Suddenly Jose points out two red reflectors just above the water—unblinking, motionless. Gary cuts the motor, stands up in the boat, and fires his shotgun. The gator thrashes violently, spraying water for 20 feet, agonizing, out of control, and then after a while it lies limp. We paddle over and pull it into the narrow canoe, crimsoning the boat floor. It’s eight feet long, and the powerful tail quivers under our board seat. An hour later Barbara screams and throws her arms around me when the gator opens its toothy jaws in a dying reflex.

 Mile after mile, Gary stares into the dark wall of trees. Then we see two white, unblinking eyes staring at us—eyes wide apart. What is it? Gary motions for silence and we cut the motor and paddle the canoe up against the bank. I wonder, What if he botches the shot? Will the eyes jump into the boat? Gary loads a slug into his shotgun, but just as he raises his shotgun, the eyes disappear. He says, “Probably a tigre.”

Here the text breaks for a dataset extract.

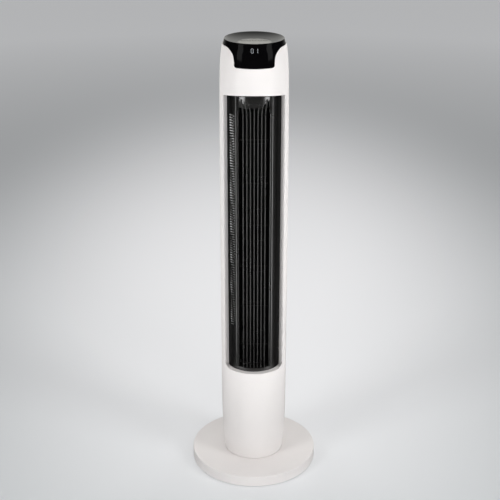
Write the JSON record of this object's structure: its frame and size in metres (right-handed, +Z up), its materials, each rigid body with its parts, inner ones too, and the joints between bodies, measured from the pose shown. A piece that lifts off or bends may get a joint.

It’s now midnight, and we’re almost down to where the Padamo empties into the mighty Orinoco, second-largest river in South America. I look back upriver and see a pinpoint of light. We kill the motor and hear the high-pitched drone of another outboard motor. As the light grows brighter, Gary shouts, “It’s my dad. He’s worried we’ve been out so long, and is searching for us along the river.”

Joe Dawson says, “We were kind of worried about you. It’s so dark, and it’s late.” We motor back to  Coshilowateri.

Lots of excitement on this Valentines Day, but no engagement—the dugout was too populated and we had no opportunity. The next day Barbara and I will fly to the Parima hills on the Brazilian border where we will overnight in missionary housing, just a few hundred yards from Niayobateri, a Yanomamo village. At 11:00 that evening, Barbara and I will walk out onto the grass airstrip and I will ask her to marry me.